La pasada semana se disputó la Supercopa de España en Arabia Saudí, que enfrentó a Real Madrid, Barcelona, Valencia y Atlético de Madrid. Es esta una competición que desde hace veintiséis ediciones enfrentaba al campeón de la Liga contra el de la Copa del Rey –Barcelona y Valencia, respectivamente– en territorio nacional. Esta temporada, a los pertinentes contendientes se les han sumado el segundo y el tercero en la clasificación de la temporada pasada –Atlético y Real Madrid, por ese orden–, que han disputado el trofeo en Arabia Saudí. Este “chanchullo”, desvarío plutocrático, se ha resuelto con la victoria en la final del Real Madrid, equipo que, como el Atlético, nunca debió haber disputado este torneo (y hablo al margen de preferencias personales).
De todos modos, este mercadillo no es nada nuevo en este mundo (nihil novum sub sole). Recordemos la antigua Copa de Europa, donde se invitaba a jugar a equipos que ni siquiera habían encabezado la clasificación de su país la temporada previa –y origen de robos históricos, con todas las letras–. Véase el caso de las primeras Champions del Real Madrid, favorecido por las influencias de Santiago Bernabéu u otros ejemplos de miseria moral y abierta desvergüenza, como el empate pactado entre las selecciones alemana y austriaca en el Mundial 82, que clasificaba a ambos para la siguiente fase; o la “imparcialidad” del árbitro del Corea-España del Mundial 2002, haciendo gala de su descarada afinidad hacia el anfitrión coreano.
Javier Marías condenaba hace poco, en su artículo en El País “Destructores del fútbol” (22 de diciembre de 2019), la degradación del fútbol profesional por las trapacerías de las instituciones que lo controlan. Yo creo, empero, que lo que ha infligido verdadero daño es la implantación del famoso VAR (siglas de Video Assistant Referee), un sistema de arbitraje que llega, a través de la tecnología, allí donde el ojo humano no puede. Es innegable que vivimos en la sociedad de la vigilancia perpetua (el Gran Hermano de Orwell) y este aspecto ha acabado filtrándose por todos los recovecos de nuestra existencia. Espiados por las redes sociales, fiscalizados por los bancos, aprisionados por las aseguradoras, hasta por las páginas web que visitamos, era inevitable que esta continua supervisión se trasladase a otros ámbitos, como el del deporte.
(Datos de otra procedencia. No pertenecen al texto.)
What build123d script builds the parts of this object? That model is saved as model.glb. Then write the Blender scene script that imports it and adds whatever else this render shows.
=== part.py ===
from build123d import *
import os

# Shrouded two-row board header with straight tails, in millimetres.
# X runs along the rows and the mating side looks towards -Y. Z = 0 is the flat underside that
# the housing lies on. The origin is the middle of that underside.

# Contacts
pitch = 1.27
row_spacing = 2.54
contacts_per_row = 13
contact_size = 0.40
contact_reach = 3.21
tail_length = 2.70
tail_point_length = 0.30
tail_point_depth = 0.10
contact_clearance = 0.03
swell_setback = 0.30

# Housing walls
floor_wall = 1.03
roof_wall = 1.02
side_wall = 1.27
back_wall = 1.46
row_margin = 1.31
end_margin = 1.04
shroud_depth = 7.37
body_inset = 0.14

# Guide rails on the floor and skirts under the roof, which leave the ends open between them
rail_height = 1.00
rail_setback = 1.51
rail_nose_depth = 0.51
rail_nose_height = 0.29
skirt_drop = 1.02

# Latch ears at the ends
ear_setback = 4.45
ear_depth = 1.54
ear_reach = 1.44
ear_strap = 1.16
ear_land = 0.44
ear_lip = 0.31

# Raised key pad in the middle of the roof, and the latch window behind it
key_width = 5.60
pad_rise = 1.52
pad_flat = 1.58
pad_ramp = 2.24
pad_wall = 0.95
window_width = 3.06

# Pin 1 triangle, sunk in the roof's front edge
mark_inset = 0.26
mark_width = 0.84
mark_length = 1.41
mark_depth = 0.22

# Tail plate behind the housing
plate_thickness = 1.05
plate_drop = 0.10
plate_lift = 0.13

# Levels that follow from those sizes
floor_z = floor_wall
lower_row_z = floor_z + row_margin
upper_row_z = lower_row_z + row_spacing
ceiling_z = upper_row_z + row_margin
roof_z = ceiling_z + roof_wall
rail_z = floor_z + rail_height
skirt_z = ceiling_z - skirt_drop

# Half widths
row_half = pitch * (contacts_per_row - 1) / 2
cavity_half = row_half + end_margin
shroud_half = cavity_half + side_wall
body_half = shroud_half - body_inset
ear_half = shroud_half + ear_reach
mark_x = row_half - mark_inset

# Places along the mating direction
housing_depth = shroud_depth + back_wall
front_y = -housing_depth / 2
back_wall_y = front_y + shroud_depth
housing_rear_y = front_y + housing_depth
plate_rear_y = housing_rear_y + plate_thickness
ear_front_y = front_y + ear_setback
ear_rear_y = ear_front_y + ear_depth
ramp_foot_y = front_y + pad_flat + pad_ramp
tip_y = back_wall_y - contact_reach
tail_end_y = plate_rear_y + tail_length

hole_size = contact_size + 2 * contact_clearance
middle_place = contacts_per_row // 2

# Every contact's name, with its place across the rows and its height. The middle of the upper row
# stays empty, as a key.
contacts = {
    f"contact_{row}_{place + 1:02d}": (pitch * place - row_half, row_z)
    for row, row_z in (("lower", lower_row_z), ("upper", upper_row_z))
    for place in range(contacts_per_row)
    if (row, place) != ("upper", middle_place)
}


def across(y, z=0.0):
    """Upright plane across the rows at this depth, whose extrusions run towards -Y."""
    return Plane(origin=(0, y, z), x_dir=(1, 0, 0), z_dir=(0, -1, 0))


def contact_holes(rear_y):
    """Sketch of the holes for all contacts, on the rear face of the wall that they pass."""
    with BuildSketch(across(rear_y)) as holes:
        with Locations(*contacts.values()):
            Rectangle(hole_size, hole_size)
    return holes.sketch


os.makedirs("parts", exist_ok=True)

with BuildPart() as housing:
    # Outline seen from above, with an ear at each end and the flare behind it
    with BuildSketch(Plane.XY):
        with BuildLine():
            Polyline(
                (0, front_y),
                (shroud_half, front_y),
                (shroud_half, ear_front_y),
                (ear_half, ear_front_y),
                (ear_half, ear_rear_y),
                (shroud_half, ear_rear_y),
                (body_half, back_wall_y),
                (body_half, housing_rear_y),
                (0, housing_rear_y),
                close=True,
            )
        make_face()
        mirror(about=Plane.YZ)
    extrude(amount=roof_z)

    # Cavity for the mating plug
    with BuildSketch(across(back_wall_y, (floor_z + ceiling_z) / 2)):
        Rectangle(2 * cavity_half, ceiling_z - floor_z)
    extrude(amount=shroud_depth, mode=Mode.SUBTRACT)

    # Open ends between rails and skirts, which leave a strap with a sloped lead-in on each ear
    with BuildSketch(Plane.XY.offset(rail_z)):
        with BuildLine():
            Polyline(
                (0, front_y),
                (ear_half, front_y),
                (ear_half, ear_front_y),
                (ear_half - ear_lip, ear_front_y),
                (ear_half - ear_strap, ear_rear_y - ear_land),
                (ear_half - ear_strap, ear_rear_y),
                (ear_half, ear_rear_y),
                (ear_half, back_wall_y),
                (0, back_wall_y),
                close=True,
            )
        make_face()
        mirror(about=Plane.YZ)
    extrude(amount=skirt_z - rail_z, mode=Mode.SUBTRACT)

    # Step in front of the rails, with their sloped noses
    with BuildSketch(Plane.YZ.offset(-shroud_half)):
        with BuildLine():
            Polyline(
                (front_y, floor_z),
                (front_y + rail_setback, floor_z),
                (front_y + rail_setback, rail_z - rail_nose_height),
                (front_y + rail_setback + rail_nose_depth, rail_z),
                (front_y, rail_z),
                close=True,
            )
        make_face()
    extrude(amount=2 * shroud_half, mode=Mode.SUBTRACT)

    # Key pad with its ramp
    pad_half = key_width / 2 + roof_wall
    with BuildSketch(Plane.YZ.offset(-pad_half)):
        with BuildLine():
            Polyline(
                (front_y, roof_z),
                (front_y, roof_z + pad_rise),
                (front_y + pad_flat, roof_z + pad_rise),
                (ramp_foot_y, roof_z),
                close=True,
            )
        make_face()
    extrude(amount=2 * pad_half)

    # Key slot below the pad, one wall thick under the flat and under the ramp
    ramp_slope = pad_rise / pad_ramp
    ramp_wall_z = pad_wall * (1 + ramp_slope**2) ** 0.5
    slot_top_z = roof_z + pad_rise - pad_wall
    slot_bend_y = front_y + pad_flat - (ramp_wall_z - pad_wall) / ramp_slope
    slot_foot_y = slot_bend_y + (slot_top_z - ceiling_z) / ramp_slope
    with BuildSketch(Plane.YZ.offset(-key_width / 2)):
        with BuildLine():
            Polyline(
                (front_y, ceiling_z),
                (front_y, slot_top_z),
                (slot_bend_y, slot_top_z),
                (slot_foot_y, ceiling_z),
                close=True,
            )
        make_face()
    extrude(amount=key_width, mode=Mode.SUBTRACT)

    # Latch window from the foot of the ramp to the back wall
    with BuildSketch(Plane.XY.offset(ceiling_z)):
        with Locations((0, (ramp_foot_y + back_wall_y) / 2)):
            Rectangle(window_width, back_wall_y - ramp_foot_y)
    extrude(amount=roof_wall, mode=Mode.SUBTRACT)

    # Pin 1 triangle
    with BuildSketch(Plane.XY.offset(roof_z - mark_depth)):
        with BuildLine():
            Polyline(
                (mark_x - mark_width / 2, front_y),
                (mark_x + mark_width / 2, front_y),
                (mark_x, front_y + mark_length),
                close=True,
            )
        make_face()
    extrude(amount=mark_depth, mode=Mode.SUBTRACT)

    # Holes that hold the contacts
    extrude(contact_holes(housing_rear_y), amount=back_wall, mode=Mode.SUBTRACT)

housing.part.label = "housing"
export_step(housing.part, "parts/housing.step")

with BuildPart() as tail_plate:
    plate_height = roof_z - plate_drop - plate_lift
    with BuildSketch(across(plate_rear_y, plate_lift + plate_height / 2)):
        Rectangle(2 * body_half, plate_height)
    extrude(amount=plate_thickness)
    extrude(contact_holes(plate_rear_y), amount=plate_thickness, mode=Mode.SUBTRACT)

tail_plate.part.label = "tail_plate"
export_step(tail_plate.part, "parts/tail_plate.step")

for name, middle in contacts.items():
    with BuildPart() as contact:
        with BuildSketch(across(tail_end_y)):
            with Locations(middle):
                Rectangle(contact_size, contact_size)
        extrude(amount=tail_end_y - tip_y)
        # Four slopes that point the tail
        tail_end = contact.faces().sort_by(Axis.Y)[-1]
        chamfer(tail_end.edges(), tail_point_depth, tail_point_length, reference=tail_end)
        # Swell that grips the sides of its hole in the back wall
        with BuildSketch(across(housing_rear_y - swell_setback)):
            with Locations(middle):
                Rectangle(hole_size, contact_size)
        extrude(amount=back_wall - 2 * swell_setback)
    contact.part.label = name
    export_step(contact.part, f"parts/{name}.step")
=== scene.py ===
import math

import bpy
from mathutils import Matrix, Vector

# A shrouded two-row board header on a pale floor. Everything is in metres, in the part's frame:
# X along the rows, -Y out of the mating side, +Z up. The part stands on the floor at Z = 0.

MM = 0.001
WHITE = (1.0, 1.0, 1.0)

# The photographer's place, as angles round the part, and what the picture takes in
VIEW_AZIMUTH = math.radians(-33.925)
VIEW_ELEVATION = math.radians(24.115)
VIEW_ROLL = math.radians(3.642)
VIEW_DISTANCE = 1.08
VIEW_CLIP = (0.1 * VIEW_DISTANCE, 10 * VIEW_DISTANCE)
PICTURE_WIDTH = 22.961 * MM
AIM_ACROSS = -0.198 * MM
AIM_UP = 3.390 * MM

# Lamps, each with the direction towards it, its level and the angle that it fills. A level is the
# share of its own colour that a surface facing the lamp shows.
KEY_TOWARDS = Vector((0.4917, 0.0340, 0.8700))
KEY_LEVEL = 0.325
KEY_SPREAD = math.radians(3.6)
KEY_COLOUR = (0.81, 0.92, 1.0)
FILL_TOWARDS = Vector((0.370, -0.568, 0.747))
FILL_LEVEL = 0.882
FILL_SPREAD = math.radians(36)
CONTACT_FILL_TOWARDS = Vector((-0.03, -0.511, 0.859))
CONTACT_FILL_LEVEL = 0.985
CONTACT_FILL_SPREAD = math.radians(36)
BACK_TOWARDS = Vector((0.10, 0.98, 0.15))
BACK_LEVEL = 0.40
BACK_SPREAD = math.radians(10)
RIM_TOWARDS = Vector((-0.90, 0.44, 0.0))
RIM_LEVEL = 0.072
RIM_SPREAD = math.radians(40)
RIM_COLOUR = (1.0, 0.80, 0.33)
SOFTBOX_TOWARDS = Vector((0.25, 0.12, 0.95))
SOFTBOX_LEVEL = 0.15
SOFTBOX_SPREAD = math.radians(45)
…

La instauración del videoarbitraje asistido está horadando de forma progresiva el espíritu futbolero. ¿Qué ha sido de esa incertidumbre de no saber si el balón había traspasado o no la línea de meta? ¿Qué de esa mano de cuya voluntariedad se dudaba? ¿Se había producido fuera del área o dentro de esta? ¿Y aquel fuera de juego? ¿lo era o no lo era? Aunque se pueda argüir que la introducción del VAR ha salvado todos esos posibles agravios derivados de una ulterior decisión arbitral, yo creo que parte de la magia reside en esas situaciones de suspense. Y que, a pesar de posibles agravios y perjuicios, definen lo que representa –como, por extensión, cualquier otro deporte competitivo–. La justicia es caprichosa: a veces se merece la victoria y se acaba perdiendo y viceversa. Así es el juego (y la vida).
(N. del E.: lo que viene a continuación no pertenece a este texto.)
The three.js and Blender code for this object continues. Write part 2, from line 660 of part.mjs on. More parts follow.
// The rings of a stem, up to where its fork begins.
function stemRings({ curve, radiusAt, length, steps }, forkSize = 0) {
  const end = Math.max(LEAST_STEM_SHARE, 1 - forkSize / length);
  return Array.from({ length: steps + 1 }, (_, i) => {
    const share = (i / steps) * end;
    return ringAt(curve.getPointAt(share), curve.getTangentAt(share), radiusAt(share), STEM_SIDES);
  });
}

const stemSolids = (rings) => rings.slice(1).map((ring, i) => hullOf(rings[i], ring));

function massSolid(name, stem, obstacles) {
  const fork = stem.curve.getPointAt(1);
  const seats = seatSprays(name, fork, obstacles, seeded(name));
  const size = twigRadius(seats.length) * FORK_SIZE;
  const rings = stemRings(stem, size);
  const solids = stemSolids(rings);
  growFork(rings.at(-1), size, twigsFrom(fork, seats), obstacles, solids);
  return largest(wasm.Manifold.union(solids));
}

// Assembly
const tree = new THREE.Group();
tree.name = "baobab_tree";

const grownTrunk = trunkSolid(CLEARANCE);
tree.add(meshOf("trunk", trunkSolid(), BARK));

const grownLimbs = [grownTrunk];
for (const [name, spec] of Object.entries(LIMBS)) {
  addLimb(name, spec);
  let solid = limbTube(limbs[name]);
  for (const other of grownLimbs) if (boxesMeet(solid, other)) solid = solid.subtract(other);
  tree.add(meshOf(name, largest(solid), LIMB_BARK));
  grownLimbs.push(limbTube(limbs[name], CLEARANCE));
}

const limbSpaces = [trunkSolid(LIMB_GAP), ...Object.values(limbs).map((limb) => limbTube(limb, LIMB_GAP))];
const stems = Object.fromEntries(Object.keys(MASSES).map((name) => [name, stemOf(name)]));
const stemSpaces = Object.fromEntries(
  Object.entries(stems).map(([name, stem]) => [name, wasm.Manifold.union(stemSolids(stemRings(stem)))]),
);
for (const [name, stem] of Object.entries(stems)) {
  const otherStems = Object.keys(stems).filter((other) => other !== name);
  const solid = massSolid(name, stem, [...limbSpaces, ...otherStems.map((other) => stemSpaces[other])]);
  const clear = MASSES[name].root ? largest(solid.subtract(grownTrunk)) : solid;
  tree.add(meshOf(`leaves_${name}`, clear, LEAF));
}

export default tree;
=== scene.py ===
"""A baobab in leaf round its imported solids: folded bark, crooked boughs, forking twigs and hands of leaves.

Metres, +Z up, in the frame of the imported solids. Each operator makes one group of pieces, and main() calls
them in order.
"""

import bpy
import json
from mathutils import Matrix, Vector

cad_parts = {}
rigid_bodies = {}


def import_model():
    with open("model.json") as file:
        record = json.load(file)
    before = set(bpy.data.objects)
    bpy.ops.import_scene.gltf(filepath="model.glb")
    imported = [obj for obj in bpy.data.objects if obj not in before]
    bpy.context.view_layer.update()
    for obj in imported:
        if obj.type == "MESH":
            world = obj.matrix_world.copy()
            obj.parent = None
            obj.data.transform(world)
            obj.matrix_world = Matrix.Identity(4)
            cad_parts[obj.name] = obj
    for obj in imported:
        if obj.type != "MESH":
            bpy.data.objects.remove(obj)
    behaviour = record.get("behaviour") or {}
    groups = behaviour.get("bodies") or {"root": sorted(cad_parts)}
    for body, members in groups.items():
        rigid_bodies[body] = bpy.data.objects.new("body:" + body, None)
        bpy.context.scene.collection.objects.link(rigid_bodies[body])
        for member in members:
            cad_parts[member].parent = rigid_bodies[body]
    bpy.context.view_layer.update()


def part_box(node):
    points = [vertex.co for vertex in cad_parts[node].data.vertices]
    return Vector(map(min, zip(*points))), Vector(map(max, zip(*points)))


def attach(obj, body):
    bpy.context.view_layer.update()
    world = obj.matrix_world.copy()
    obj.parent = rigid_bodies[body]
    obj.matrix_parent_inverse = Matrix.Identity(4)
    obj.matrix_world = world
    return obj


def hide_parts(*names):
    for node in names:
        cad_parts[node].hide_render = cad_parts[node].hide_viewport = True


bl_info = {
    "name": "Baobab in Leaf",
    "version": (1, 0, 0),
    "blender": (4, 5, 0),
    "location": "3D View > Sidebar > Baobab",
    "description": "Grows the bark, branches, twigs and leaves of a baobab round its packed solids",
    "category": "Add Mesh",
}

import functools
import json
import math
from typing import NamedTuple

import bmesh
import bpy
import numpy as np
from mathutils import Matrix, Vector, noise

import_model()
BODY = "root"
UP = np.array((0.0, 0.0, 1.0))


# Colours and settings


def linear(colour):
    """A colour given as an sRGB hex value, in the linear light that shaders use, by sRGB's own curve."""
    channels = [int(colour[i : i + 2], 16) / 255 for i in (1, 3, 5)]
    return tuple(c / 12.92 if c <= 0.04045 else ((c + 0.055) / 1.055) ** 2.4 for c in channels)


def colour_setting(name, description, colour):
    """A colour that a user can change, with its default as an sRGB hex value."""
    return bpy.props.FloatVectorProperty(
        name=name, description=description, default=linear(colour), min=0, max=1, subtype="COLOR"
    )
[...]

Eso es lo que al final debemos combatir: el triunfo de las máquinas en algo que siempre había sido res humanae. Y es que, si de algo hemos de lamentarnos en todo este asunto, es la previsibilidad en la que estamos cayendo. No permitamos que sistematicen hasta estos extremos lo que por naturaleza es pura emoción. Yo, por lo menos, no deseo que en el futuro se escriban elegías al fútbol.